— BEGIN DATA EXCERPTS —

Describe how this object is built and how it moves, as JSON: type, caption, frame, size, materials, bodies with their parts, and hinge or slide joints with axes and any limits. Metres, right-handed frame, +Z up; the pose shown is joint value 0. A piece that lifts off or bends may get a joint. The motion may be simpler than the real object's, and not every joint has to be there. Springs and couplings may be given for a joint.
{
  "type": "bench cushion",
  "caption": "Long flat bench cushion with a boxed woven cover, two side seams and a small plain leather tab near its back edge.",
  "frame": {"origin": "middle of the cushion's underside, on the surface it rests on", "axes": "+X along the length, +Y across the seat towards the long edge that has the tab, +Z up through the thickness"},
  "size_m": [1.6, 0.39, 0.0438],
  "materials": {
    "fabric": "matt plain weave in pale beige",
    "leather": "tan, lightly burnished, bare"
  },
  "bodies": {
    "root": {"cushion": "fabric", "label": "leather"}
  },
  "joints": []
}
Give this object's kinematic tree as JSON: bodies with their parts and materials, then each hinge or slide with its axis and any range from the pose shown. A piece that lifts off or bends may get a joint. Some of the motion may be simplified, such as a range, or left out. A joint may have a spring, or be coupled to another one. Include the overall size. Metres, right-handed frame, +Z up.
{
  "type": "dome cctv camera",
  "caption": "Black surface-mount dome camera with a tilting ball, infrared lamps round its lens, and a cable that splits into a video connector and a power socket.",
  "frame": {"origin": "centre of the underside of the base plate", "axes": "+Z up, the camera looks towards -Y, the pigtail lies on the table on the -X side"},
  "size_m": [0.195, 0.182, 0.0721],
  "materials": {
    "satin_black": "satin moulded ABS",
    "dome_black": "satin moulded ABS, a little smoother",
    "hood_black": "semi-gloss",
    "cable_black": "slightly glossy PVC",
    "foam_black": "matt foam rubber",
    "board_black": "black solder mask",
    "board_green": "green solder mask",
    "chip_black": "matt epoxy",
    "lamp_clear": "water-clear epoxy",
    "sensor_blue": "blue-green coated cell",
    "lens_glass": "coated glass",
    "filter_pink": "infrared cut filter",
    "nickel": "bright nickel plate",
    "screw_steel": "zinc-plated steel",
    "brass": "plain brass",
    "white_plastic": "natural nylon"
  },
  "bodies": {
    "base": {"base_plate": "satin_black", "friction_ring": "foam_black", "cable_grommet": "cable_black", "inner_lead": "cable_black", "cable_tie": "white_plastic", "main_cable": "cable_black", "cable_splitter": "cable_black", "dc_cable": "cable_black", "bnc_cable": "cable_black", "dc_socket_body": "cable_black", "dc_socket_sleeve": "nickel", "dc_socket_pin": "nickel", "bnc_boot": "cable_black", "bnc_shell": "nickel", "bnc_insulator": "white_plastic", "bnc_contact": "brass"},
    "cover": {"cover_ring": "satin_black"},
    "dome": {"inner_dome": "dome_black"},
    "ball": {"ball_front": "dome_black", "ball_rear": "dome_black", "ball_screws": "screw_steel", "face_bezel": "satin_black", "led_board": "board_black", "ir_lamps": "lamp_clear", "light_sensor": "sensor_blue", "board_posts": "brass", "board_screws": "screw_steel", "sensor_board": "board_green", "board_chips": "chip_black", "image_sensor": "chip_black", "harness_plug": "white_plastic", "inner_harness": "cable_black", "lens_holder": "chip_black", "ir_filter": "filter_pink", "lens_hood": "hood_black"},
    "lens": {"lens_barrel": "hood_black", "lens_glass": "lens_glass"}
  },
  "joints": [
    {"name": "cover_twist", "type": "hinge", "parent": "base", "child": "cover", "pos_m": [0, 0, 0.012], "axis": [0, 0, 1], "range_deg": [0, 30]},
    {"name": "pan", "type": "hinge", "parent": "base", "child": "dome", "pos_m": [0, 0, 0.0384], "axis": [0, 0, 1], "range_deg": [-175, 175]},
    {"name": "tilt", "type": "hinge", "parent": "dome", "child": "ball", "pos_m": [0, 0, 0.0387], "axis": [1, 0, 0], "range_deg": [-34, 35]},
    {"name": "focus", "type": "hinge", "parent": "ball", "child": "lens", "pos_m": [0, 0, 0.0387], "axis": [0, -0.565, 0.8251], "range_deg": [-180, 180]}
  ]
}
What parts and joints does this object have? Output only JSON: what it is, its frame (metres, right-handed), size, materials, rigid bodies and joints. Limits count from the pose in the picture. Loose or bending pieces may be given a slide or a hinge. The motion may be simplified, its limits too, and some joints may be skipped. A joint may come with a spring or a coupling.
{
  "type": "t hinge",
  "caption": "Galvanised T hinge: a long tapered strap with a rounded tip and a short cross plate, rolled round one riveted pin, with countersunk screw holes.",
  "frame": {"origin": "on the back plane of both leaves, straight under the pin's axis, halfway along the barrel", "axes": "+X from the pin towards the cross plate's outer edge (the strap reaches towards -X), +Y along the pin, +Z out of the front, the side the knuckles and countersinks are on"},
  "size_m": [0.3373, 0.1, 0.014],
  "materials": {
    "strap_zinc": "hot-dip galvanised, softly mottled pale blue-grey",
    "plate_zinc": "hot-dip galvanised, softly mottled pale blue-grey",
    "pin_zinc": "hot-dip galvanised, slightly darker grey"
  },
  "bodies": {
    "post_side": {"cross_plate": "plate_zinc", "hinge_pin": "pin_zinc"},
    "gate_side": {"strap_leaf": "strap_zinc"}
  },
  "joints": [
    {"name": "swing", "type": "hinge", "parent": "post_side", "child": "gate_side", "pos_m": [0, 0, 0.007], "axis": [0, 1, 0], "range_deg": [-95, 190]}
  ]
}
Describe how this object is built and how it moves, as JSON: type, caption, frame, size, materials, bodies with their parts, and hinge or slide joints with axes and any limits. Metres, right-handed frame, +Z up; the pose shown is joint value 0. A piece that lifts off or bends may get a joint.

— END DATA EXCERPTS —

— WHAT THE TASK ASKS —
From the listing above, extract all records word for word.

— OUTPUT —
Describe how this object is built and how it moves, as JSON: type, caption, frame, size, materials, bodies with their parts, and hinge or slide joints with axes and any limits. Metres, right-handed frame, +Z up; the pose shown is joint value 0. A piece that lifts off or bends may get a joint. The motion may be simpler than the real object's, and not every joint has to be there. Springs and couplings may be given for a joint.
{
  "type": "bench cushion",
  "caption": "Long flat bench cushion with a boxed woven cover, two side seams and a small plain leather tab near its back edge.",
  "frame": {"origin": "middle of the cushion's underside, on the surface it rests on", "axes": "+X along the length, +Y across the seat towards the long edge that has the tab, +Z up through the thickness"},
  "size_m": [1.6, 0.39, 0.0438],
  "materials": {
    "fabric": "matt plain weave in pale beige",
    "leather": "tan, lightly burnished, bare"
  },
  "bodies": {
    "root": {"cushion": "fabric", "label": "leather"}
  },
  "joints": []
}
Give this object's kinematic tree as JSON: bodies with their parts and materials, then each hinge or slide with its axis and any range from the pose shown. A piece that lifts off or bends may get a joint. Some of the motion may be simplified, such as a range, or left out. A joint may have a spring, or be coupled to another one. Include the overall size. Metres, right-handed frame, +Z up.
{
  "type": "dome cctv camera",
  "caption": "Black surface-mount dome camera with a tilting ball, infrared lamps round its lens, and a cable that splits into a video connector and a power socket.",
  "frame": {"origin": "centre of the underside of the base plate", "axes": "+Z up, the camera looks towards -Y, the pigtail lies on the table on the -X side"},
  "size_m": [0.195, 0.182, 0.0721],
  "materials": {
    "satin_black": "satin moulded ABS",
    "dome_black": "satin moulded ABS, a little smoother",
    "hood_black": "semi-gloss",
    "cable_black": "slightly glossy PVC",
    "foam_black": "matt foam rubber",
    "board_black": "black solder mask",
    "board_green": "green solder mask",
    "chip_black": "matt epoxy",
    "lamp_clear": "water-clear epoxy",
    "sensor_blue": "blue-green coated cell",
    "lens_glass": "coated glass",
    "filter_pink": "infrared cut filter",
    "nickel": "bright nickel plate",
    "screw_steel": "zinc-plated steel",
    "brass": "plain brass",
    "white_plastic": "natural nylon"
  },
  "bodies": {
    "base": {"base_plate": "satin_black", "friction_ring": "foam_black", "cable_grommet": "cable_black", "inner_lead": "cable_black", "cable_tie": "white_plastic", "main_cable": "cable_black", "cable_splitter": "cable_black", "dc_cable": "cable_black", "bnc_cable": "cable_black", "dc_socket_body": "cable_black", "dc_socket_sleeve": "nickel", "dc_socket_pin": "nickel", "bnc_boot": "cable_black", "bnc_shell": "nickel", "bnc_insulator": "white_plastic", "bnc_contact": "brass"},
    "cover": {"cover_ring": "satin_black"},
    "dome": {"inner_dome": "dome_black"},
    "ball": {"ball_front": "dome_black", "ball_rear": "dome_black", "ball_screws": "screw_steel", "face_bezel": "satin_black", "led_board": "board_black", "ir_lamps": "lamp_clear", "light_sensor": "sensor_blue", "board_posts": "brass", "board_screws": "screw_steel", "sensor_board": "board_green", "board_chips": "chip_black", "image_sensor": "chip_black", "harness_plug": "white_plastic", "inner_harness": "cable_black", "lens_holder": "chip_black", "ir_filter": "filter_pink", "lens_hood": "hood_black"},
    "lens": {"lens_barrel": "hood_black", "lens_glass": "lens_glass"}
  },
  "joints": [
    {"name": "cover_twist", "type": "hinge", "parent": "base", "child": "cover", "pos_m": [0, 0, 0.012], "axis": [0, 0, 1], "range_deg": [0, 30]},
    {"name": "pan", "type": "hinge", "parent": "base", "child": "dome", "pos_m": [0, 0, 0.0384], "axis": [0, 0, 1], "range_deg": [-175, 175]},
    {"name": "tilt", "type": "hinge", "parent": "dome", "child": "ball", "pos_m": [0, 0, 0.0387], "axis": [1, 0, 0], "range_deg": [-34, 35]},
    {"name": "focus", "type": "hinge", "parent": "ball", "child": "lens", "pos_m": [0, 0, 0.0387], "axis": [0, -0.565, 0.8251], "range_deg": [-180, 180]}
  ]
}
What parts and joints does this object have? Output only JSON: what it is, its frame (metres, right-handed), size, materials, rigid bodies and joints. Limits count from the pose in the picture. Loose or bending pieces may be given a slide or a hinge. The motion may be simplified, its limits too, and some joints may be skipped. A joint may come with a spring or a coupling.
{
  "type": "t hinge",
  "caption": "Galvanised T hinge: a long tapered strap with a rounded tip and a short cross plate, rolled round one riveted pin, with countersunk screw holes.",
  "frame": {"origin": "on the back plane of both leaves, straight under the pin's axis, halfway along the barrel", "axes": "+X from the pin towards the cross plate's outer edge (the strap reaches towards -X), +Y along the pin, +Z out of the front, the side the knuckles and countersinks are on"},
  "size_m": [0.3373, 0.1, 0.014],
  "materials": {
    "strap_zinc": "hot-dip galvanised, softly mottled pale blue-grey",
    "plate_zinc": "hot-dip galvanised, softly mottled pale blue-grey",
    "pin_zinc": "hot-dip galvanised, slightly darker grey"
  },
  "bodies": {
    "post_side": {"cross_plate": "plate_zinc", "hinge_pin": "pin_zinc"},
    "gate_side": {"strap_leaf": "strap_zinc"}
  },
  "joints": [
    {"name": "swing", "type": "hinge", "parent": "post_side", "child": "gate_side", "pos_m": [0, 0, 0.007], "axis": [0, 1, 0], "range_deg": [-95, 190]}
  ]
}
Describe how this object is built and how it moves, as JSON: type, caption, frame, size, materials, bodies with their parts, and hinge or slide joints with axes and any limits. Metres, right-handed frame, +Z up; the pose shown is joint value 0. A piece that lifts off or bends may get a joint.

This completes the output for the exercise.